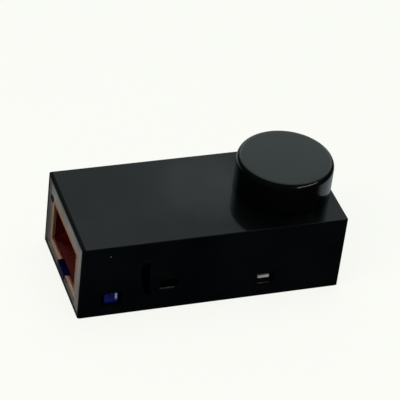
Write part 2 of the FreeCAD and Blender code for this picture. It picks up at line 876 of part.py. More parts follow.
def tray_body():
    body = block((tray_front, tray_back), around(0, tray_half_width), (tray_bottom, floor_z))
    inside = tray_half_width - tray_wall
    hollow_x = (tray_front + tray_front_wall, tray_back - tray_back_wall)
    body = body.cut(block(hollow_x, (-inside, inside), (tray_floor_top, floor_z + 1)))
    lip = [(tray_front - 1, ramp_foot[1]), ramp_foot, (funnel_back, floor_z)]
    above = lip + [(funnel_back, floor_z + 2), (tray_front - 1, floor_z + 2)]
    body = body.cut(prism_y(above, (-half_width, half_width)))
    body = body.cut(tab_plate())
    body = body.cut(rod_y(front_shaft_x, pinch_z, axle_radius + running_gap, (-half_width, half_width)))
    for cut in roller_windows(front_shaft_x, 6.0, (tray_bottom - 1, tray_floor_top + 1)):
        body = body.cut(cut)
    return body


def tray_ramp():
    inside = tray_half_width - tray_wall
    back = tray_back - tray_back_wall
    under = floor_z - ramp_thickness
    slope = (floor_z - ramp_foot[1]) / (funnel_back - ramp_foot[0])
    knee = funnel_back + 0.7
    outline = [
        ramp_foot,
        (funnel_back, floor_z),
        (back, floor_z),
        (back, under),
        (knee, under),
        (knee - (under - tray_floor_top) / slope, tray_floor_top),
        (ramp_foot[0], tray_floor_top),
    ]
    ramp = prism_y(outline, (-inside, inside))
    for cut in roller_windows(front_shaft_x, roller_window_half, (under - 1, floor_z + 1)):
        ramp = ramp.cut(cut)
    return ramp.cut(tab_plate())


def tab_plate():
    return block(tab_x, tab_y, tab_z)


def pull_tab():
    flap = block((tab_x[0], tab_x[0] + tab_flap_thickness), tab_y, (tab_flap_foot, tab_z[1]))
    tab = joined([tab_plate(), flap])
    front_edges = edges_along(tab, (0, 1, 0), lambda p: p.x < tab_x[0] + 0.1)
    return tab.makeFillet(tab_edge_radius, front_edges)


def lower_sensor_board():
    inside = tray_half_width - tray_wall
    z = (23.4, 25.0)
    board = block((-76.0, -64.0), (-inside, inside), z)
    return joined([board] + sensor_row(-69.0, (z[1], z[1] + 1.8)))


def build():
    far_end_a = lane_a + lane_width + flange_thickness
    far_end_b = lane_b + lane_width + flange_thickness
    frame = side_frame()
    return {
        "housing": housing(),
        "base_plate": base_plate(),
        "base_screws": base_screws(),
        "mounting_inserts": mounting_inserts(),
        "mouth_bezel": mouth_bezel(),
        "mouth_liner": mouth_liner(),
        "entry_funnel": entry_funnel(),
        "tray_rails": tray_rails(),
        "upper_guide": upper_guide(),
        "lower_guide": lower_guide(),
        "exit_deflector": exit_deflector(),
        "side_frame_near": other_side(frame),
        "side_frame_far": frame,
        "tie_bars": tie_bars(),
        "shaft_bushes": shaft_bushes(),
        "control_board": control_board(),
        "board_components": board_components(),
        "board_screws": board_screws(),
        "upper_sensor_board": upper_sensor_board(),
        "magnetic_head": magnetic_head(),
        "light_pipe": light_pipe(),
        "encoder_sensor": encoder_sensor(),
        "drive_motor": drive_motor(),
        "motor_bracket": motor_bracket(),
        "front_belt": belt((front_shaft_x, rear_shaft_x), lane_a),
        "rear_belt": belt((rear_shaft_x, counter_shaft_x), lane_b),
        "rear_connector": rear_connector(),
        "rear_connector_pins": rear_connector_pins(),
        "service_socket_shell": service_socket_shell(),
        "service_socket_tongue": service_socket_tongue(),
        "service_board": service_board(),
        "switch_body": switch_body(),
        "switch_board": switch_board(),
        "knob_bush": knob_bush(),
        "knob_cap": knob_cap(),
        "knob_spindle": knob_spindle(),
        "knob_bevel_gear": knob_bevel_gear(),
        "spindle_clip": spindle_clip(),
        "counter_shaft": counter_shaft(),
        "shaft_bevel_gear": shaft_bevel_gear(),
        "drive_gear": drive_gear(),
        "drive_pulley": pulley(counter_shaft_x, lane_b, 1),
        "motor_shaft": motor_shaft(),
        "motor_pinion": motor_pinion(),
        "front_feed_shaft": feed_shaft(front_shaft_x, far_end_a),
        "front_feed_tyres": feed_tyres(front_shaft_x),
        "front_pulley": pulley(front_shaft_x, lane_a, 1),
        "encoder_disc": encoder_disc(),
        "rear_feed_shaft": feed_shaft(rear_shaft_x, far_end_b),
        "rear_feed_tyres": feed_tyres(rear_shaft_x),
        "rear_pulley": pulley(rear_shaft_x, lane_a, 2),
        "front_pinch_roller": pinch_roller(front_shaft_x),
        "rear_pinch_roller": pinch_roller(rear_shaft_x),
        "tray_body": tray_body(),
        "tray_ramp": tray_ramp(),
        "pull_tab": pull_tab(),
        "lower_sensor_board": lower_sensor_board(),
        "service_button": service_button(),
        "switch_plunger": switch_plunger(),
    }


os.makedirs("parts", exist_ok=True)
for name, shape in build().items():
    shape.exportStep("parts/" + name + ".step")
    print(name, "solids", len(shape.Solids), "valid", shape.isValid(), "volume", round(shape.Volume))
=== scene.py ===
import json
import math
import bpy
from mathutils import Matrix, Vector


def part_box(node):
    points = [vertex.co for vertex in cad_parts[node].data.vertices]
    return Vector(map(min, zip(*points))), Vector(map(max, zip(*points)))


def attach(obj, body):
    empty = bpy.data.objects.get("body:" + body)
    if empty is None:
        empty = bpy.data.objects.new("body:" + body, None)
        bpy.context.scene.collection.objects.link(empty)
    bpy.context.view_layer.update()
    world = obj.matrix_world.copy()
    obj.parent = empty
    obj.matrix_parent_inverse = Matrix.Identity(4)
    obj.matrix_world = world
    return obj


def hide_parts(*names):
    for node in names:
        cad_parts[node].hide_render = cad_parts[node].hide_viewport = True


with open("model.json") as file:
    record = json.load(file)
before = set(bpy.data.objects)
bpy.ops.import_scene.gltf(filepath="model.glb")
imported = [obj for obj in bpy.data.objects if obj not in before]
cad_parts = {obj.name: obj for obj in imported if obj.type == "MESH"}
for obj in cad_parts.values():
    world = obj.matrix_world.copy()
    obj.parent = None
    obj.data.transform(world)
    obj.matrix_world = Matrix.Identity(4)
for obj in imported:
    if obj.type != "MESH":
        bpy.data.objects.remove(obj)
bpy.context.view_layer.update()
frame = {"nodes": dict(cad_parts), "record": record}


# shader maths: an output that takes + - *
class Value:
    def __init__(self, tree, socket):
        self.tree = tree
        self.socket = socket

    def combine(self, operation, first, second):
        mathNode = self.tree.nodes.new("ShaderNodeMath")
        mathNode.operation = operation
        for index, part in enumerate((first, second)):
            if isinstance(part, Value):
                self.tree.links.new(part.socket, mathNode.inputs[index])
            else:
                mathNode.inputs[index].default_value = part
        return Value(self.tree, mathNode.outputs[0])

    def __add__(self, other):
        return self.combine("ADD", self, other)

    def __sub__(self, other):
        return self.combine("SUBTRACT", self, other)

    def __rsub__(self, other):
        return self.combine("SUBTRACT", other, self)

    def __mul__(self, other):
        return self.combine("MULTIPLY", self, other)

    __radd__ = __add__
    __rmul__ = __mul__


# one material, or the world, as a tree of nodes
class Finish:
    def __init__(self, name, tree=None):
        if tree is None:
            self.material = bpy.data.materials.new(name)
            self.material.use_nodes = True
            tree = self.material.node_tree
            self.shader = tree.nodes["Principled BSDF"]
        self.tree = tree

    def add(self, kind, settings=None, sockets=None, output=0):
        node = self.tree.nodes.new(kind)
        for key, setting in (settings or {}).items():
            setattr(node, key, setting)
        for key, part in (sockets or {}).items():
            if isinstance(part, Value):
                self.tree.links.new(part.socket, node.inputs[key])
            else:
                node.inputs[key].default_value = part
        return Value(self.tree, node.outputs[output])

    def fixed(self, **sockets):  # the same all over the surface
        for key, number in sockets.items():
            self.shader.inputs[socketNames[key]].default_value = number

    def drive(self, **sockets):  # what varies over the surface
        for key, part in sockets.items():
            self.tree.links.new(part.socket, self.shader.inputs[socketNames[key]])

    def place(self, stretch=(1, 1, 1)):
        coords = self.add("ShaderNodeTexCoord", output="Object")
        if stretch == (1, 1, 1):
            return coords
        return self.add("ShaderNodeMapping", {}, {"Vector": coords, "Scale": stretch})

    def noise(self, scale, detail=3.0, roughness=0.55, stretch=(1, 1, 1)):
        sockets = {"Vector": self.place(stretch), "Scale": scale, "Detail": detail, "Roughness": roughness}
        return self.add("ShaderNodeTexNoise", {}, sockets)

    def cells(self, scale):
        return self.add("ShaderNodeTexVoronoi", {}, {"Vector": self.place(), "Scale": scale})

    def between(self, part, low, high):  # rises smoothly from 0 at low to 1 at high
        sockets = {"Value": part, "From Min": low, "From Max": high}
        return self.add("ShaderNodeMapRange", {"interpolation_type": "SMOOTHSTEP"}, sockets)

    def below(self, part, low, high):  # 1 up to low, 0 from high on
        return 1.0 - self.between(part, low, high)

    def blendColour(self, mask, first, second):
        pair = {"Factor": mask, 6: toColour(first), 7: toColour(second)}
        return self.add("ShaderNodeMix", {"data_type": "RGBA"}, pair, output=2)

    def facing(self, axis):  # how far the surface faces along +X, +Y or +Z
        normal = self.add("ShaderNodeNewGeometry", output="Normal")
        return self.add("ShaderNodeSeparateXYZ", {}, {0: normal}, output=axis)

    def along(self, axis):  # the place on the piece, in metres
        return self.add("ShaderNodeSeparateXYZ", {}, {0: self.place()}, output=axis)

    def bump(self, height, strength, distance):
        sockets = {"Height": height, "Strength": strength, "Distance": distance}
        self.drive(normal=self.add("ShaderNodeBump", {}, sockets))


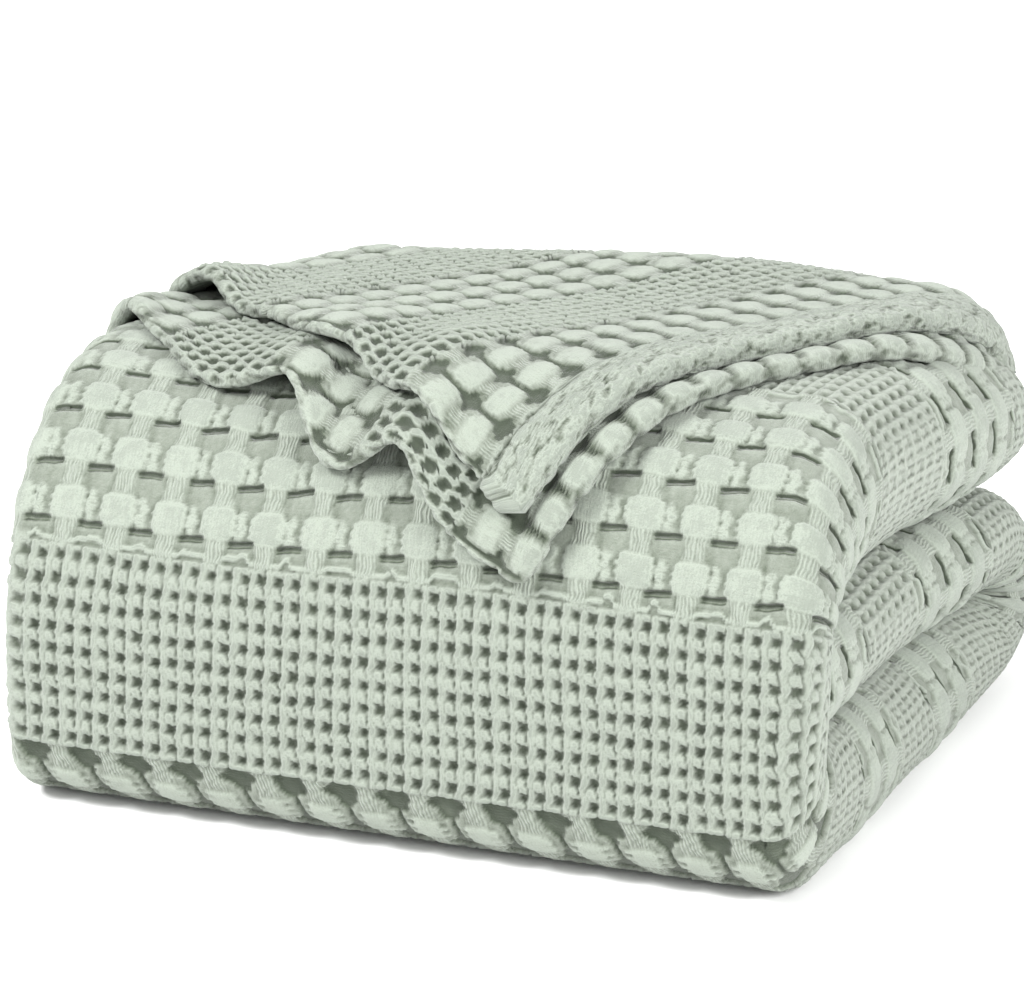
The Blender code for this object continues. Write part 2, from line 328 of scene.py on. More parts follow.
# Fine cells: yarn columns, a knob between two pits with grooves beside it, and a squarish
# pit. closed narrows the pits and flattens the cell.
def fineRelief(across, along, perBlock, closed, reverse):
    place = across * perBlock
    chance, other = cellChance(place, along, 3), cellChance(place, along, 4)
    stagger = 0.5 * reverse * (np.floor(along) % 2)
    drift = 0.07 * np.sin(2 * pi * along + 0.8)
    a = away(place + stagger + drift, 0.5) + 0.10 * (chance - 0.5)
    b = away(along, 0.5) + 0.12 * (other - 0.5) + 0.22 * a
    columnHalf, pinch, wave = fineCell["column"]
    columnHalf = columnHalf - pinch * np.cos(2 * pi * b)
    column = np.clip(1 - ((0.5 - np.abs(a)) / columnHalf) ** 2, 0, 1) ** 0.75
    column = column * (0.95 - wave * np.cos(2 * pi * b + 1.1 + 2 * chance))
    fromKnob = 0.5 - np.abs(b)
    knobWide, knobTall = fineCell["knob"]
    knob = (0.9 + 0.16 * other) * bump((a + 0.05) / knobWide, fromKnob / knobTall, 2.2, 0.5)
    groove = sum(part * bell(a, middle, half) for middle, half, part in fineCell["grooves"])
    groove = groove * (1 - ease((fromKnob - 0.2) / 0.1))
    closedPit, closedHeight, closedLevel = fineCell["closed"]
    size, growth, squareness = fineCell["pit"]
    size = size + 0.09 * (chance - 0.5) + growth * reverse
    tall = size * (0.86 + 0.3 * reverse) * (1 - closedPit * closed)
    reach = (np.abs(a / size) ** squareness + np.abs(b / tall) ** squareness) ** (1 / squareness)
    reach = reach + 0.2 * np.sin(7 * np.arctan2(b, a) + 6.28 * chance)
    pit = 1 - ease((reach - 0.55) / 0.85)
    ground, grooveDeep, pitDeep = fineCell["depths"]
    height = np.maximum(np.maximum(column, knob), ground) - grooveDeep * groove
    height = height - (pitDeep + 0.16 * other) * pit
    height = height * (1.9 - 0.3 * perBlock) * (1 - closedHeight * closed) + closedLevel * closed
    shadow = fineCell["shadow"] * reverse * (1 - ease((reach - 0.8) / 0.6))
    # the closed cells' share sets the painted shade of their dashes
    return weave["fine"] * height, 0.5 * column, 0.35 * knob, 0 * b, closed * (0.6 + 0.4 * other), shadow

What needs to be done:
Write the lines out verbatim, from the one with "The Blender code" through the last line of the entries, and stop there.

Answer to this exercise:
The Blender code for this object continues. Write part 2, from line 328 of scene.py on. More parts follow.
# Fine cells: yarn columns, a knob between two pits with grooves beside it, and a squarish
# pit. closed narrows the pits and flattens the cell.
def fineRelief(across, along, perBlock, closed, reverse):
    place = across * perBlock
    chance, other = cellChance(place, along, 3), cellChance(place, along, 4)
    stagger = 0.5 * reverse * (np.floor(along) % 2)
    drift = 0.07 * np.sin(2 * pi * along + 0.8)
    a = away(place + stagger + drift, 0.5) + 0.10 * (chance - 0.5)
    b = away(along, 0.5) + 0.12 * (other - 0.5) + 0.22 * a
    columnHalf, pinch, wave = fineCell["column"]
    columnHalf = columnHalf - pinch * np.cos(2 * pi * b)
    column = np.clip(1 - ((0.5 - np.abs(a)) / columnHalf) ** 2, 0, 1) ** 0.75
    column = column * (0.95 - wave * np.cos(2 * pi * b + 1.1 + 2 * chance))
    fromKnob = 0.5 - np.abs(b)
    knobWide, knobTall = fineCell["knob"]
    knob = (0.9 + 0.16 * other) * bump((a + 0.05) / knobWide, fromKnob / knobTall, 2.2, 0.5)
    groove = sum(part * bell(a, middle, half) for middle, half, part in fineCell["grooves"])
    groove = groove * (1 - ease((fromKnob - 0.2) / 0.1))
    closedPit, closedHeight, closedLevel = fineCell["closed"]
    size, growth, squareness = fineCell["pit"]
    size = size + 0.09 * (chance - 0.5) + growth * reverse
    tall = size * (0.86 + 0.3 * reverse) * (1 - closedPit * closed)
    reach = (np.abs(a / size) ** squareness + np.abs(b / tall) ** squareness) ** (1 / squareness)
    reach = reach + 0.2 * np.sin(7 * np.arctan2(b, a) + 6.28 * chance)
    pit = 1 - ease((reach - 0.55) / 0.85)
    ground, grooveDeep, pitDeep = fineCell["depths"]
    height = np.maximum(np.maximum(column, knob), ground) - grooveDeep * groove
    height = height - (pitDeep + 0.16 * other) * pit
    height = height * (1.9 - 0.3 * perBlock) * (1 - closedHeight * closed) + closedLevel * closed
    shadow = fineCell["shadow"] * reverse * (1 - ease((reach - 0.8) / 0.6))
    # the closed cells' share sets the painted shade of their dashes
    return weave["fine"] * height, 0.5 * column, 0.35 * knob, 0 * b, closed * (0.6 + 0.4 * other), shadow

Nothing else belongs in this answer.